Que analogias entre Francisco de Assis e Francisco de Roma? Logo um ponto comum: a crise da instituição eclesiástica. “Francisco de Assis viveu a antítese do projeto imperial da Igreja. Para o evangelho do poder, apresentou o poder do evangelho lido e assumido à letra; para a riqueza dos papas, bispos e abades, propôs o despojamento total”. Francisco de Roma deu logo sinais de querer reformar a Cúria e os hábitos clericais de toda a Igreja. 

Francisco de Assis estava sentado nos pobres e Francisco de Roma clama pela justiça social. Mas há outras analogias: a ética do cuidado, a relação respeitosa e fraterna com todos os seres, inteligência cordial. Em suma dois Franciscos chamados a restaurar a Igreja. Há, evidentemente, matizes neste Papa que vem do Grande Sul onde vivem 60 por cento dos católicos. 

O teólogo Leonardo Boff fala com brilhantismo dos dois milénios do cristianismo, o primeiro marcado pelo paradigma da comunidade, o segundo milénio caraterizado pelo paradigma da Igreja como sociedade perfeita e hierarquizada, com costumes palacianos dos padres, bispos, cardeais e papas. 

A eleição do Papa Francisco, vindo da periferia da cristandade, parece inaugurar o paradigma do terceiro milénio: a Igreja enquanto vasta rede de comunidades cristãs, um cristianismo que terá como protagonistas os leigos, homens e mulheres, animados por padres, casados ou não, ou por mulheres-sacerdotes e bispos mais interessados em animar a fé do que em administra-la. 

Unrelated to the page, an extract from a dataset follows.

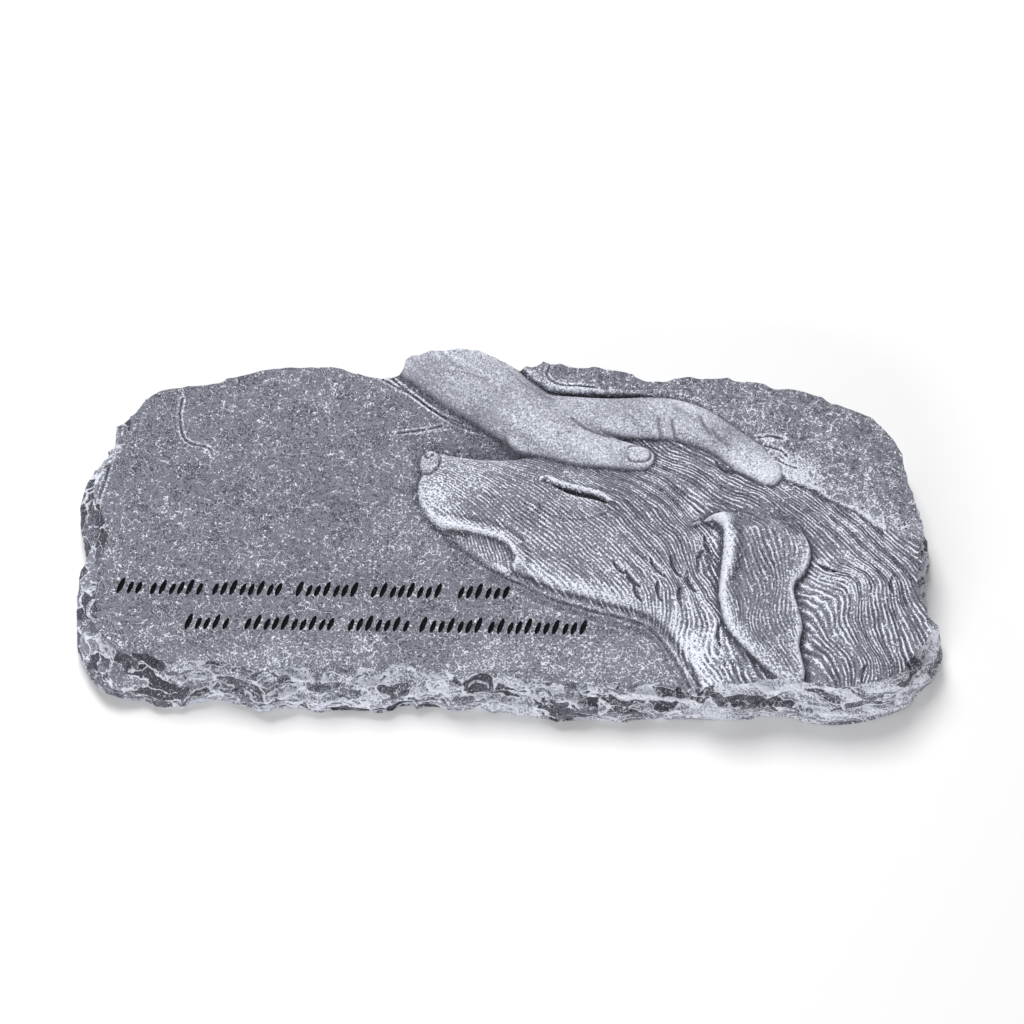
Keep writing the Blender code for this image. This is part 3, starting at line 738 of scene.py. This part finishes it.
def to_solid(points):
    """Drawn millimetres to metres, so that the drawn stone fills the solid's box."""
    return box_low + (points - drawn_low) / (drawn_high - drawn_low) * (box_high - box_low)


def to_drawn(places):
    """Metres back to drawn millimetres."""
    return drawn_low + (places - box_low) / (box_high - box_low) * (drawn_high - drawn_low)


def read_places(obj):
    """Places of all vertices, one row each."""
    places = np.empty(len(obj.data.vertices) * 3, np.float32)
    obj.data.vertices.foreach_get("co", places)
    return places.reshape(-1, 3)


def write_places(obj, places):
    obj.data.vertices.foreach_set("co", places.astype(np.float32).ravel())
    obj.data.update()


def add_blank():
    bpy.ops.object.select_all(action='DESELECT')
    bpy.ops.mesh.primitive_grid_add(
        x_subdivisions=2 * (TOP_X + RINGS), y_subdivisions=2 * (TOP_Y + RINGS), size=2)
    blank = bpy.context.object
    blank.name = blank.data.name = "carved_stone"
    return blank


box_low, box_high = np.array(low), np.array(high)
stone = add_blank()
drawn = shape_blank(read_places(stone).astype(float))
drawn_low, drawn_high = drawn.min(0), drawn.max(0)
write_places(stone, to_solid(drawn))
print("blank of", len(drawn), "vertices, drawn", np.round(drawn_high - drawn_low, 1), "mm")

# %% [markdown]
# The paint is what shows the carving. Grey cast stone is first washed with dark, which stays in the
# hollows, and then brushed with an almost dry white brush, which only touches the crests. Both can
# be measured: a place is a crest where it stands higher than its blurred surroundings. Shade is also
# painted in three places: in the eye's slit under the lid, in the hollow beside the ear, and along
# the lower-left edge of the hand. The amounts are kept as attributes on the vertices, for the
# material to read.

# %% Crests and hollows
def crests(field, fine, broad):
    """How far each place stands above its near and its wider surroundings, in millimetres."""
    near = field - blur(field, fine)
    wide = blur(field, fine * 0.5) - blur(field, broad)
    return near, wide


top_near, top_wide = crests(relief, 0.6, 2.2)
side_near, side_wide = crests(side_offset, 0.5, 1.6)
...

Francisco estava à frente da Ordem Frades Menores, em nome da pobreza e da simplicidade. Francisco de Roma terá de reformar a Cúria Romana, valorizar a fraternidade, exaltar o despojamento. Francisco surpreende-nos a todos pela sua liberdade de espírito, pelo seu sorriso, pela sua permanente admoestação às inocuidades, lembrando a sentença: “A medida da grandeza de uma sociedade é dada pelo modo como trata os mais necessitados”. 

Leonardo Boff repertoria o que Francisco trouxe de novo, as suas mensagens. Os seus princípios estão igualmente estudados: a centralidade do Jesus histórico, a prática pastoral para com os pobres, mostra-se pastor de uma Igreja que caminha com o povo para aquecer os corações. É um Papa que não conheceu a crise trazida pelo Iluminismo, que não sofreu sob a força da erosão das grandes ideologias de progresso material e das duas grandes guerras, a Igreja para ele é uma casa aberta para todos.

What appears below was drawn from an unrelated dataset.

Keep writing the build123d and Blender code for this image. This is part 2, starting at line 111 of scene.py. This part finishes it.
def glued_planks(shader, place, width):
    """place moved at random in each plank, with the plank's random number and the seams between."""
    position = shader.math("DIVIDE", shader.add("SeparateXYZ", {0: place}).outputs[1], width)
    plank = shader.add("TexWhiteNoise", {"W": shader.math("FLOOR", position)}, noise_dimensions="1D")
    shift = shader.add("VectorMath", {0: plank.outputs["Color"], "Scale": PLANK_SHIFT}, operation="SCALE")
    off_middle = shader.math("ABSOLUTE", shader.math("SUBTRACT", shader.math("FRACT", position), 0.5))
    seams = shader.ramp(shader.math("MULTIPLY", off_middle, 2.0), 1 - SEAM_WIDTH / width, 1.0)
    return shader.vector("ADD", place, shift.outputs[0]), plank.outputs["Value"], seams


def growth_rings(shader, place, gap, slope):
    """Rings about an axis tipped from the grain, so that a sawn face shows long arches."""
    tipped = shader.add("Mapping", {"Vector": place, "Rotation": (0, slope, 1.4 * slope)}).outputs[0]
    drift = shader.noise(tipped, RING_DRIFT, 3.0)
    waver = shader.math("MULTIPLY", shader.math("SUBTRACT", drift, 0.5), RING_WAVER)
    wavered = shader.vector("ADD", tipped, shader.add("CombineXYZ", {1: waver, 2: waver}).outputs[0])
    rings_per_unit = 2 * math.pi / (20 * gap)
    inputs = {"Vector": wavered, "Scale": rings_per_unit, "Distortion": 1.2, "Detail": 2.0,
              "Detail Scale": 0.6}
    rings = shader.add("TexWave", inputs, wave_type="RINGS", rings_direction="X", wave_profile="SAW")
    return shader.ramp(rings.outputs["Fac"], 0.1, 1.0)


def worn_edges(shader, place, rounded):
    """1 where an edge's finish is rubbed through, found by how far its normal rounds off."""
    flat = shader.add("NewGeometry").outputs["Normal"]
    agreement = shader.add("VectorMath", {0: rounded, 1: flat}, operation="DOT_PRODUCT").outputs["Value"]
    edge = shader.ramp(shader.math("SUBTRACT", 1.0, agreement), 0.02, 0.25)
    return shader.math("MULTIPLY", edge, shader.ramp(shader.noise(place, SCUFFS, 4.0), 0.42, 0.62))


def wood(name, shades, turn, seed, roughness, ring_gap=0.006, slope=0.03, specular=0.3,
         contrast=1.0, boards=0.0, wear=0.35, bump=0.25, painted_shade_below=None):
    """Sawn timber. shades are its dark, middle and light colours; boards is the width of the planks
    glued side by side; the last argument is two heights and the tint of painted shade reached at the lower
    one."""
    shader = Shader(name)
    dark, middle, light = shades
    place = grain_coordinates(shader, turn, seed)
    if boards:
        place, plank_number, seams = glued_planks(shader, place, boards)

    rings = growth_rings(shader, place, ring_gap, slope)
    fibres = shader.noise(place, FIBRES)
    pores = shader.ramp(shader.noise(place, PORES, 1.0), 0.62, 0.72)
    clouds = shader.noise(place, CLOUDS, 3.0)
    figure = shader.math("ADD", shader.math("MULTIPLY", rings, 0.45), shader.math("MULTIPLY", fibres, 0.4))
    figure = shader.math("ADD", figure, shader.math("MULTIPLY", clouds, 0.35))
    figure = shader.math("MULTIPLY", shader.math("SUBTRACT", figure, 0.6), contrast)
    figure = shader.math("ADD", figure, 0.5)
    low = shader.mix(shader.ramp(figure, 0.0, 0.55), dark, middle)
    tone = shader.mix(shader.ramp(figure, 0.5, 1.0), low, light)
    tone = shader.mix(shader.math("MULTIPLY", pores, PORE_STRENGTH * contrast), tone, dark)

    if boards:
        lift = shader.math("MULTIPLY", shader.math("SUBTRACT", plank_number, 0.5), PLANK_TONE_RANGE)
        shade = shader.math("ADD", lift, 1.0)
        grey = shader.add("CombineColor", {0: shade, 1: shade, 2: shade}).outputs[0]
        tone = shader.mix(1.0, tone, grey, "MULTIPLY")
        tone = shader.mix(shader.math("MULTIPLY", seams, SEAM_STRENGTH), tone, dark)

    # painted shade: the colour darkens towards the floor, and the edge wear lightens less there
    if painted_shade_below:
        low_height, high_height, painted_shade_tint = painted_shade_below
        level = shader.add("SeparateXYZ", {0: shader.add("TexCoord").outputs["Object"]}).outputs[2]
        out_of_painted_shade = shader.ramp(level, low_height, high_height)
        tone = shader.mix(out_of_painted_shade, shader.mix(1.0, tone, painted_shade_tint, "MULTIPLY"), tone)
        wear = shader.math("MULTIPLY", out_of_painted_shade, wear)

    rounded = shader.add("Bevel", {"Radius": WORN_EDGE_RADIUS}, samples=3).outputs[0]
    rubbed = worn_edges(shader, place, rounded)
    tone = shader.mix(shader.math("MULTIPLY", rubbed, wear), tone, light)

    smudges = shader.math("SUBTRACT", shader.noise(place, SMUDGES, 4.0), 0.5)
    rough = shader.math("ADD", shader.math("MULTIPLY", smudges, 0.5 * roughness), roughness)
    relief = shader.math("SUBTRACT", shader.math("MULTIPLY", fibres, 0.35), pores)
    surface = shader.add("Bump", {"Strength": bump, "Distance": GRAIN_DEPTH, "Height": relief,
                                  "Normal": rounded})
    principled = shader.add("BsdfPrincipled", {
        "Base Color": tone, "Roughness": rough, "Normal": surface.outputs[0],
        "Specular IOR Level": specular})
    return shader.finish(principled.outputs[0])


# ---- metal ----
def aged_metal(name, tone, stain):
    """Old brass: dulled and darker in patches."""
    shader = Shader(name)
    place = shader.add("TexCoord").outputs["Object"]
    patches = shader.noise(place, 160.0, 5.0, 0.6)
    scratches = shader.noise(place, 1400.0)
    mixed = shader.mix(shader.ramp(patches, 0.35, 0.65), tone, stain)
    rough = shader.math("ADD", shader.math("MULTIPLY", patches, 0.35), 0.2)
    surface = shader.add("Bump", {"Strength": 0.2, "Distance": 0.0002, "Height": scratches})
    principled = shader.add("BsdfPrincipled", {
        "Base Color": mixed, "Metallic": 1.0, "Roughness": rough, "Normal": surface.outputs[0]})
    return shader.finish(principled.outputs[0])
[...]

O que há de mais entusiasmante neste livro de Leonardo Boff é o olhar refrescado sobre o que está em jogo a partir do bispo de Roma e da inspiração e mensagem evangélica que se difunde do seu exemplo e da sua atitude com as outras Igrejas, religiões e caminhos espirituais. Francisco de Roma surpreendeu-nos a todos e este livro é igualmente um grande anúncio sobre o seu pensamento e as suas obras.